EXERCISE DESCRIPTION - Your task is to reproduce the material exactly.

-- START INPUT DATA --

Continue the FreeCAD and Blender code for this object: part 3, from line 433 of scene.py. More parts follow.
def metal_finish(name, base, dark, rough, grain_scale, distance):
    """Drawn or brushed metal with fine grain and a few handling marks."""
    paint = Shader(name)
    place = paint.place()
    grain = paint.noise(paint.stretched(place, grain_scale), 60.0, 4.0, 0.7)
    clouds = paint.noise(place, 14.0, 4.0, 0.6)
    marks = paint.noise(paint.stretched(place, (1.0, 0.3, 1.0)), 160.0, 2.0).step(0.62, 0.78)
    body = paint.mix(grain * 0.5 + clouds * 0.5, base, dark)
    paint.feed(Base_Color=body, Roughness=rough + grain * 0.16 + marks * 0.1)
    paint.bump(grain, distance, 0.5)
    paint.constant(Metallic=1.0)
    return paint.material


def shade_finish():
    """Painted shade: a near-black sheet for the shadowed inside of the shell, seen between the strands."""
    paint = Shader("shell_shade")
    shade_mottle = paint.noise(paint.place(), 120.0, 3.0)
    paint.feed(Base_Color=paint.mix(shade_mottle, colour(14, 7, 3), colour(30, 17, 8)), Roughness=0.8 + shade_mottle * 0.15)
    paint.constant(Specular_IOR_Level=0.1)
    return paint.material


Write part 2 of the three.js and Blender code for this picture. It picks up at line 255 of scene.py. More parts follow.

-- END INPUT DATA --

EXPECTED ANSWER -
Continue the FreeCAD and Blender code for this object: part 3, from line 433 of scene.py. More parts follow.
def metal_finish(name, base, dark, rough, grain_scale, distance):
    """Drawn or brushed metal with fine grain and a few handling marks."""
    paint = Shader(name)
    place = paint.place()
    grain = paint.noise(paint.stretched(place, grain_scale), 60.0, 4.0, 0.7)
    clouds = paint.noise(place, 14.0, 4.0, 0.6)
    marks = paint.noise(paint.stretched(place, (1.0, 0.3, 1.0)), 160.0, 2.0).step(0.62, 0.78)
    body = paint.mix(grain * 0.5 + clouds * 0.5, base, dark)
    paint.feed(Base_Color=body, Roughness=rough + grain * 0.16 + marks * 0.1)
    paint.bump(grain, distance, 0.5)
    paint.constant(Metallic=1.0)
    return paint.material


def shade_finish():
    """Painted shade: a near-black sheet for the shadowed inside of the shell, seen between the strands."""
    paint = Shader("shell_shade")
    shade_mottle = paint.noise(paint.place(), 120.0, 3.0)
    paint.feed(Base_Color=paint.mix(shade_mottle, colour(14, 7, 3), colour(30, 17, 8)), Roughness=0.8 + shade_mottle * 0.15)
    paint.constant(Specular_IOR_Level=0.1)
    return paint.material


Write part 2 of the three.js and Blender code for this picture. It picks up at line 255 of scene.py. More parts follow.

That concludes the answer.